_GOAL_
Output all lines exactly.

>>

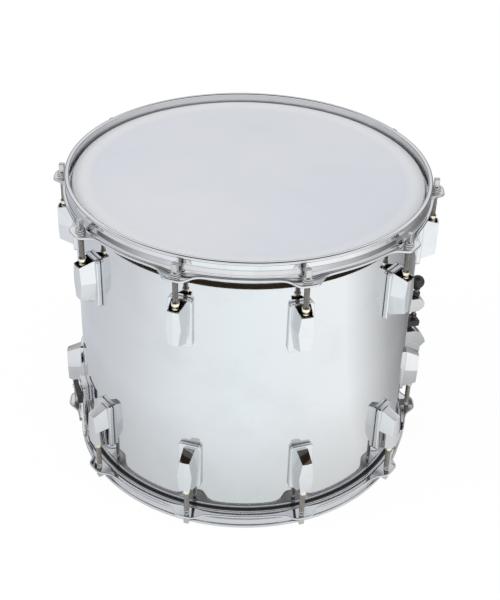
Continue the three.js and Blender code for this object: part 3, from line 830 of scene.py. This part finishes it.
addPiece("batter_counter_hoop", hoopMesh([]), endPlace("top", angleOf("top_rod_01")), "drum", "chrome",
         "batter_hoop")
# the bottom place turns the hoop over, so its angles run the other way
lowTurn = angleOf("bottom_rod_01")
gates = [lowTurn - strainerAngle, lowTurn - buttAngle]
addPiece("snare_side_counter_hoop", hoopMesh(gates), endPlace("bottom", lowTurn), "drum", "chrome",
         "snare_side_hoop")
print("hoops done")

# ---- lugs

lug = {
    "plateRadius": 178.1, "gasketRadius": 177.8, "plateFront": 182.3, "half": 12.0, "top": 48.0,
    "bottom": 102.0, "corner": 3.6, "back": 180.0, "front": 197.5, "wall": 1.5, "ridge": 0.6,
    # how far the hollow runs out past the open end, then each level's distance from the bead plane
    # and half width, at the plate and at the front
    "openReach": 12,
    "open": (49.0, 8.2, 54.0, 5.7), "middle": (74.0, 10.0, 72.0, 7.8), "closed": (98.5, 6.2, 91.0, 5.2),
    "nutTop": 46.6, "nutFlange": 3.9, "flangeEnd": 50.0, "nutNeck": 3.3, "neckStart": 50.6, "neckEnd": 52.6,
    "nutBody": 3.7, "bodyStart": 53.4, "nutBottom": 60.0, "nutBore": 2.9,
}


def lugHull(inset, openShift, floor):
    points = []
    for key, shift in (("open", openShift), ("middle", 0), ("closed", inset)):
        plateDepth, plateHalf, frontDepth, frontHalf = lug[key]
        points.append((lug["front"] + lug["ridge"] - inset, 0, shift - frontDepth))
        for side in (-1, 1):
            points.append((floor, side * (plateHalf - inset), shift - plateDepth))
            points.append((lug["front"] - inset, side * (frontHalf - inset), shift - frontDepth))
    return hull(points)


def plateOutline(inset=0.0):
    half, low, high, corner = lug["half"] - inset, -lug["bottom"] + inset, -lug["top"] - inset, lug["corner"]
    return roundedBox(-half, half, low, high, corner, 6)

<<

_ANSWER FOR THIS EXERCISE_
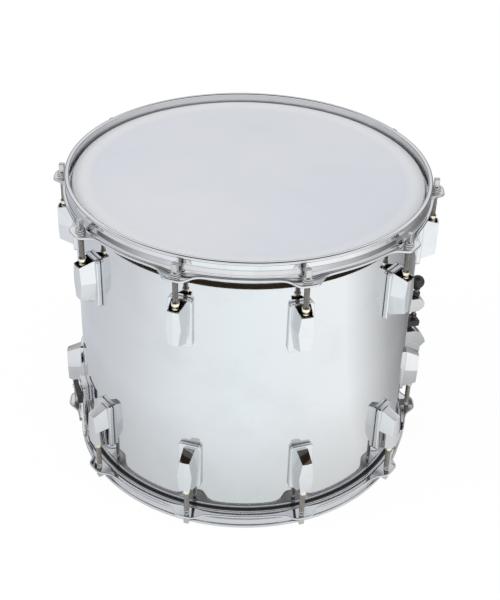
Continue the three.js and Blender code for this object: part 3, from line 830 of scene.py. This part finishes it.
addPiece("batter_counter_hoop", hoopMesh([]), endPlace("top", angleOf("top_rod_01")), "drum", "chrome",
         "batter_hoop")
# the bottom place turns the hoop over, so its angles run the other way
lowTurn = angleOf("bottom_rod_01")
gates = [lowTurn - strainerAngle, lowTurn - buttAngle]
addPiece("snare_side_counter_hoop", hoopMesh(gates), endPlace("bottom", lowTurn), "drum", "chrome",
         "snare_side_hoop")
print("hoops done")

# ---- lugs

lug = {
    "plateRadius": 178.1, "gasketRadius": 177.8, "plateFront": 182.3, "half": 12.0, "top": 48.0,
    "bottom": 102.0, "corner": 3.6, "back": 180.0, "front": 197.5, "wall": 1.5, "ridge": 0.6,
    # how far the hollow runs out past the open end, then each level's distance from the bead plane
    # and half width, at the plate and at the front
    "openReach": 12,
    "open": (49.0, 8.2, 54.0, 5.7), "middle": (74.0, 10.0, 72.0, 7.8), "closed": (98.5, 6.2, 91.0, 5.2),
    "nutTop": 46.6, "nutFlange": 3.9, "flangeEnd": 50.0, "nutNeck": 3.3, "neckStart": 50.6, "neckEnd": 52.6,
    "nutBody": 3.7, "bodyStart": 53.4, "nutBottom": 60.0, "nutBore": 2.9,
}


def lugHull(inset, openShift, floor):
    points = []
    for key, shift in (("open", openShift), ("middle", 0), ("closed", inset)):
        plateDepth, plateHalf, frontDepth, frontHalf = lug[key]
        points.append((lug["front"] + lug["ridge"] - inset, 0, shift - frontDepth))
        for side in (-1, 1):
            points.append((floor, side * (plateHalf - inset), shift - plateDepth))
            points.append((lug["front"] - inset, side * (frontHalf - inset), shift - frontDepth))
    return hull(points)


def plateOutline(inset=0.0):
    half, low, high, corner = lug["half"] - inset, -lug["bottom"] + inset, -lug["top"] - inset, lug["corner"]
    return roundedBox(-half, half, low, high, corner, 6)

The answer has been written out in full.